Avoid risks with LinkedIn automation tools and focus on quality, not quantity. Go with a tool that enables better messaging.

Con: Persistence

The raft of available profile data means it accordingly takes up valuable selling time to craft that perfect personalized message. Staying on track of pending connection requests and follow-up opportunities also can be a fiddly and manual task within the platform. And then there’s Social Selling, a more involved and thoughtful undertaking altogether.
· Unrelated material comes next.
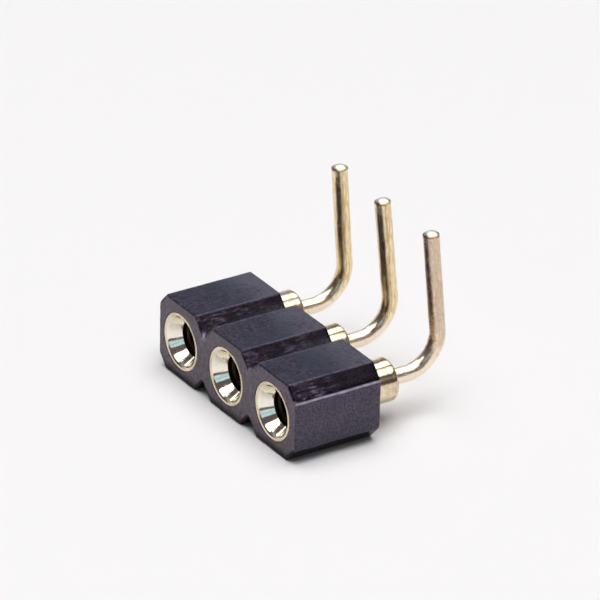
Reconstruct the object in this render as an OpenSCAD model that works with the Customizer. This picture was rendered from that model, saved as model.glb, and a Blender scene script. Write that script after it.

All of these things are sure to book you meetings, but they require more effort in return than email sequencing.

Can there be a winner?

Clearly, this is the wrong question. Email is going nowhere and nor should it. As an SDR your objective is to make contact using all channels at your disposal, and there are plenty of people who respond more frequently dependent on the platform.

Implementing a sales cadence tailored to your target personas and using all available touchpoints across channels should be a foundational starting point to discover where you get the most success.

The smart rep is stepping back and looking at what’s working and where – adjusting the order, frequency, and messaging of your touchpoints based on results is the only way to increase those results.

Having said that, LinkedIn in 2021 is fertile ground for exploitation in 2021, both with buyers being more receptive to social media and with significantly higher response rates for reps who put in the effort with social selling. The lessons learned from LinkedIn, that quality personalized messaging wins over quantity, can also be applied to email for better results and free you from templated automation cycles.